Doorley v. Buford & George Mfg. Co.Annotate this Case
Doorley v. Buford & George Mfg. Co.
1897 OK 63
49 P. 936
5 Okla. 594
Supreme Court of Oklahoma
W. F. DOORLEY
BUFORD & GEORGE MANUFACTURING COMPANY.
Error from the District Court of Kingfisher County.
Action in replevin. Judgment for plaintiffs, from which defendant appeals. Appeal dismissed.
¶0 1. PROCEEDING IN ERROR--Time for Filing. A proceeding in error in this court, to reverse a judgment of the district court, must be filed within one year after the rendition of the judgment, or the making of the final order complained of, unless the person bringing the proceeding is an infant, a person of unsound mind, or one who is imprisoned.
2. MOTION FOR NEW TRIAL--Time Not Extended. The time for instituting a proceeding in error in the supreme court, to review a judgment of the district court, is not extended by the filing of a motion for a new trial, where the action complained of, and embraced in such motion, was in rendering judgment on a motion for judgment on the pleadings.
W. A. McCartney, W. W. Bixby and D. K. Cunningham, for plaintiff in error.
L. M. Lane, for defendants in error.
¶1 The judgment in this case from which the appeal is taken was rendered in the district court on the 7th day of November, 1895. On the 11th day of November, 1895, the 10th day of November being Sunday, defendant filed a motion for a new trial, which was, on the 16th day of November, overruled, and exception taken. The appeal was filed in this court on the 16th day of November, 1896.
¶2 The only action of the court which is challenged by the motion for a new trial is in sustaining plaintiffs' motion for judgment on the pleadings, and giving judgment thereon, and the question which arises at the threshold of the consideration of the question sought to be presented by this appeal is: Was the appeal filed in time? Section 4452 of the statutes provides:
"No proceeding for reversing, vacating or modifying judgments or final orders shall be commenced unless within one year after the rendition of the judgment or making of the final order complained of, or in case the person entitled to such proceeding be an infant, a person of unsound mind, or imprisoned within one year as aforesaid, exclusive of the time of such disability."
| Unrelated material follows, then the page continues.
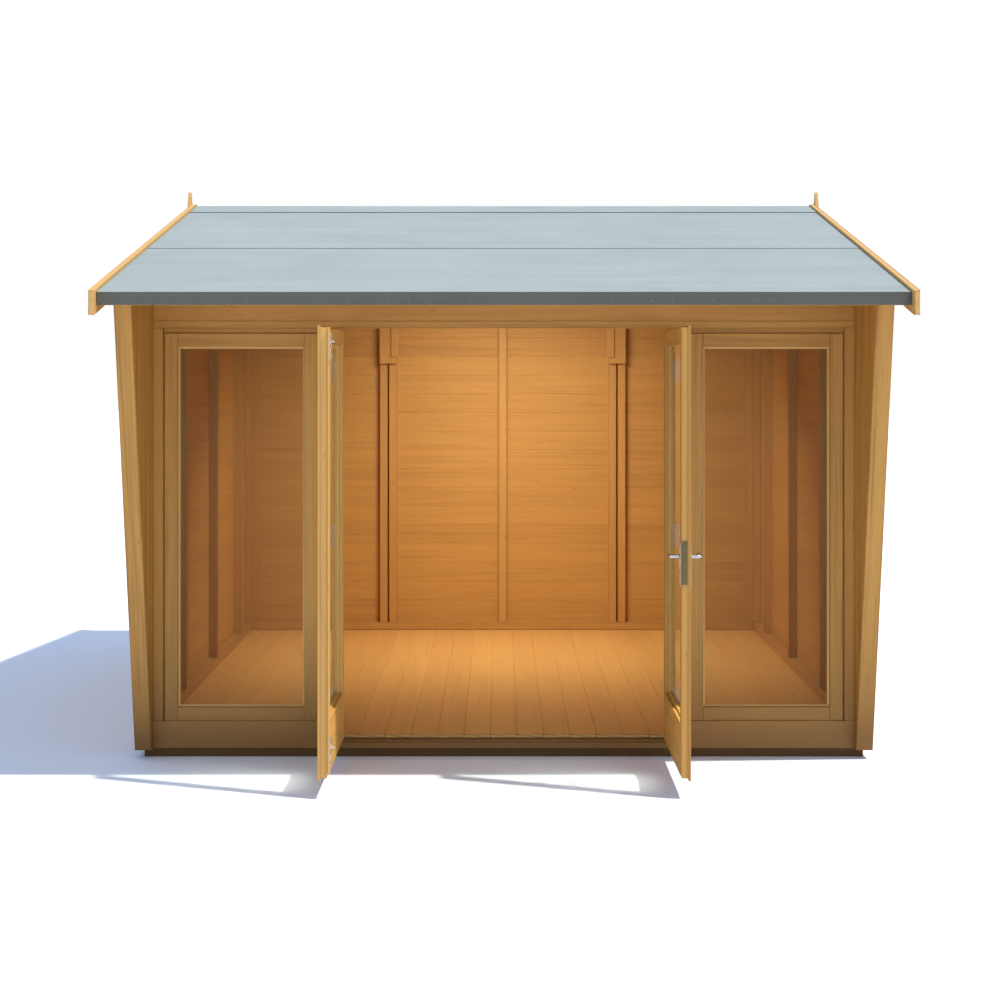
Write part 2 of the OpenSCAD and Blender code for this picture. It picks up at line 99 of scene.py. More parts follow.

¶3 Under this section the proceeding in error must, except in the excepted cases be brought within one year from the entry of the judgment, or the making of the order complained of. ( Winkfield v. Brinkman, [Kan.], 2 P. 113; Byington v. Quinton, [Kan.], 25 P. 565).
¶4 The appeal was filed within one year from the time the motion for a new trial was overruled, but not within one year from the time the judgment appealed from was rendered, and in cases where appeals have been so taken in Kansas it has been held that the action and rulings of the court involved in the determination of the motion for a new trial are presented to the supreme court in time. ( Osborne v. Young, 28 Kan. 769; Thompson v. Wheeler & Wilson M'f'g. Co., 29 Kan. 476).
¶5 In the case of Dyal v. City of Topeka, [Kan.], 10 P. 161, it was held by the supreme court of Kansas that the power of that court to review any judgment or order of the district court not appealed from within one year after the entry thereof, and where the proceeding was instituted in the supreme court within one year from the decision on the motion for a new trial, was confined to the consideration of such orders, rulings or judgments "as may be necessarily involved in the ruling upon the motion for the new trial."
¶6 In the case of Bates v. Lyman, [Kan.], 12 P. 33, the same court states in the syllabus of the opinion that:
"Where a petition in error is filed in the supreme court within one year after the making of an order overruling a motion for a new trial, the proceeding is in time for a review of all the rulings of the court made during the trial, and excepted to at the time, which are referred to in such motion."
¶7 It is not contemplated by the code that rulings made by the court upon motions or demurrers preceding the trial should be again brought to the attention of the court by a motion for a new trial, and none of the grounds of such motion embrace any such questions, and it cannot therefore be said that the questions which were passed upon on the motion for judgment on the pleadings was necessarily involved in the motion for a new trial.
¶8 A motion for a new trial is not for the purpose of presenting to the court again questions which are saved without such a motion, and which constitute no part of such motion under the code. A motion for a new trial is not necessary in order that such a question as that presented here may be reviewed in the supreme court, and if it is not, then manifestly a party cannot have his time for presenting such a question for review in the supreme court extended by filing an entirely useless motion. Such a practice would place it in the power of parties to evade and defeat the object of the statute in requiring that these proceedings in error should be speedily instituted; and litigants cannot be permitted to extend this very liberal statutory limitation by the presentation of entirely useless applications to the trial court.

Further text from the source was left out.